--- BEGIN ---

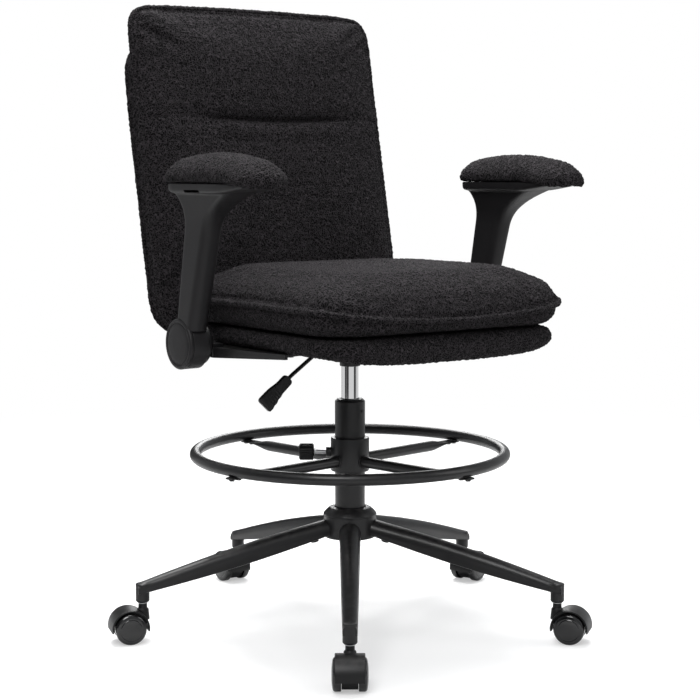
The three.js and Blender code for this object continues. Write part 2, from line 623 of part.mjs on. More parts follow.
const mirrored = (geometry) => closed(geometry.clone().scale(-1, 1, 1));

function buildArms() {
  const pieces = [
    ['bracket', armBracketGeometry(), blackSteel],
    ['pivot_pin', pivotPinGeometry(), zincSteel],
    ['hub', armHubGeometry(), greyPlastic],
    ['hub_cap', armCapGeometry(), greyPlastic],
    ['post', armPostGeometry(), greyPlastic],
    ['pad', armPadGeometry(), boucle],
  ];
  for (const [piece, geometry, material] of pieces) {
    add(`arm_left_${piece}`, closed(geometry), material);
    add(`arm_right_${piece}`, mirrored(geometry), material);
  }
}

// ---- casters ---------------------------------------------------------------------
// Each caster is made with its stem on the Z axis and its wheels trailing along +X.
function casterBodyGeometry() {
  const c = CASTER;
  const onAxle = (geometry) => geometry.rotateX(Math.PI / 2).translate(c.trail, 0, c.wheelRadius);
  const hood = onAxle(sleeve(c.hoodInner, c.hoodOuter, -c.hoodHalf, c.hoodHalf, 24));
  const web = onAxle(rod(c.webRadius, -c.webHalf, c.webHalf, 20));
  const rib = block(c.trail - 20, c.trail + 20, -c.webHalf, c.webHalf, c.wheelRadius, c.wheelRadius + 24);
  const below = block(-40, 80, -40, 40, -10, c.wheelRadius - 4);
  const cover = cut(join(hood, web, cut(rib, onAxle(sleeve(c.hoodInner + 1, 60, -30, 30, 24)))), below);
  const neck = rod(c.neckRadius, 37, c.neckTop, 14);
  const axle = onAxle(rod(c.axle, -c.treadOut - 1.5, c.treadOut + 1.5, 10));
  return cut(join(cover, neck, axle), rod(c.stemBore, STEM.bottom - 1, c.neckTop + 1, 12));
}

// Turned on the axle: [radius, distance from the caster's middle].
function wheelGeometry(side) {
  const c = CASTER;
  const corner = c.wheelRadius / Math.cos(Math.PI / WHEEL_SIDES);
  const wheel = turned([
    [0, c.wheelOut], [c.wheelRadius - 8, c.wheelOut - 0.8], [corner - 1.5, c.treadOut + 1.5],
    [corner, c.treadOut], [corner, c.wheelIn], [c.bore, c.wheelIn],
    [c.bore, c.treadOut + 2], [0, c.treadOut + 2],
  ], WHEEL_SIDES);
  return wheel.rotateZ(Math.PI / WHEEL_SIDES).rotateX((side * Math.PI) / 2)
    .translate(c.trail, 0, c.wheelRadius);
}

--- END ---

Recite the full listing above exactly.

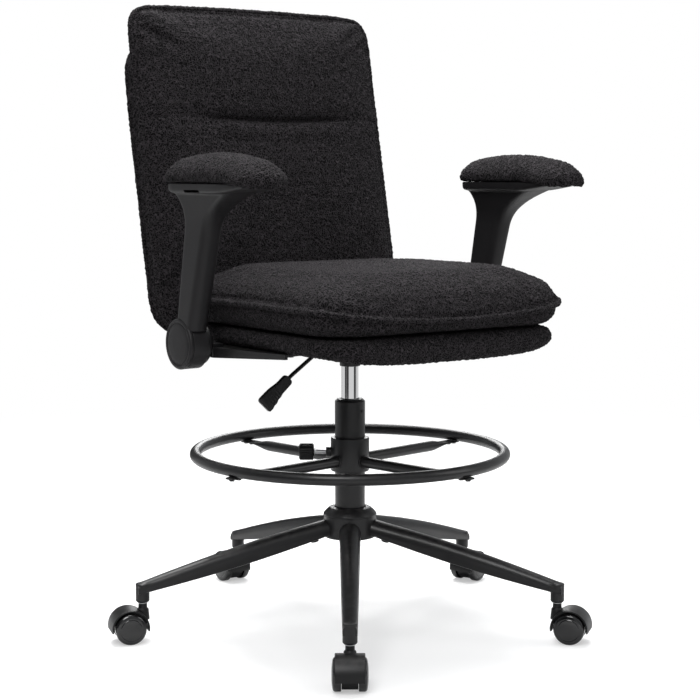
The three.js and Blender code for this object continues. Write part 2, from line 623 of part.mjs on. More parts follow.
const mirrored = (geometry) => closed(geometry.clone().scale(-1, 1, 1));

function buildArms() {
  const pieces = [
    ['bracket', armBracketGeometry(), blackSteel],
    ['pivot_pin', pivotPinGeometry(), zincSteel],
    ['hub', armHubGeometry(), greyPlastic],
    ['hub_cap', armCapGeometry(), greyPlastic],
    ['post', armPostGeometry(), greyPlastic],
    ['pad', armPadGeometry(), boucle],
  ];
  for (const [piece, geometry, material] of pieces) {
    add(`arm_left_${piece}`, closed(geometry), material);
    add(`arm_right_${piece}`, mirrored(geometry), material);
  }
}

// ---- casters ---------------------------------------------------------------------
// Each caster is made with its stem on the Z axis and its wheels trailing along +X.
function casterBodyGeometry() {
  const c = CASTER;
  const onAxle = (geometry) => geometry.rotateX(Math.PI / 2).translate(c.trail, 0, c.wheelRadius);
  const hood = onAxle(sleeve(c.hoodInner, c.hoodOuter, -c.hoodHalf, c.hoodHalf, 24));
  const web = onAxle(rod(c.webRadius, -c.webHalf, c.webHalf, 20));
  const rib = block(c.trail - 20, c.trail + 20, -c.webHalf, c.webHalf, c.wheelRadius, c.wheelRadius + 24);
  const below = block(-40, 80, -40, 40, -10, c.wheelRadius - 4);
  const cover = cut(join(hood, web, cut(rib, onAxle(sleeve(c.hoodInner + 1, 60, -30, 30, 24)))), below);
  const neck = rod(c.neckRadius, 37, c.neckTop, 14);
  const axle = onAxle(rod(c.axle, -c.treadOut - 1.5, c.treadOut + 1.5, 10));
  return cut(join(cover, neck, axle), rod(c.stemBore, STEM.bottom - 1, c.neckTop + 1, 12));
}

// Turned on the axle: [radius, distance from the caster's middle].
function wheelGeometry(side) {
  const c = CASTER;
  const corner = c.wheelRadius / Math.cos(Math.PI / WHEEL_SIDES);
  const wheel = turned([
    [0, c.wheelOut], [c.wheelRadius - 8, c.wheelOut - 0.8], [corner - 1.5, c.treadOut + 1.5],
    [corner, c.treadOut], [corner, c.wheelIn], [c.bore, c.wheelIn],
    [c.bore, c.treadOut + 2], [0, c.treadOut + 2],
  ], WHEEL_SIDES);
  return wheel.rotateZ(Math.PI / WHEEL_SIDES).rotateX((side * Math.PI) / 2)
    .translate(c.trail, 0, c.wheelRadius);
}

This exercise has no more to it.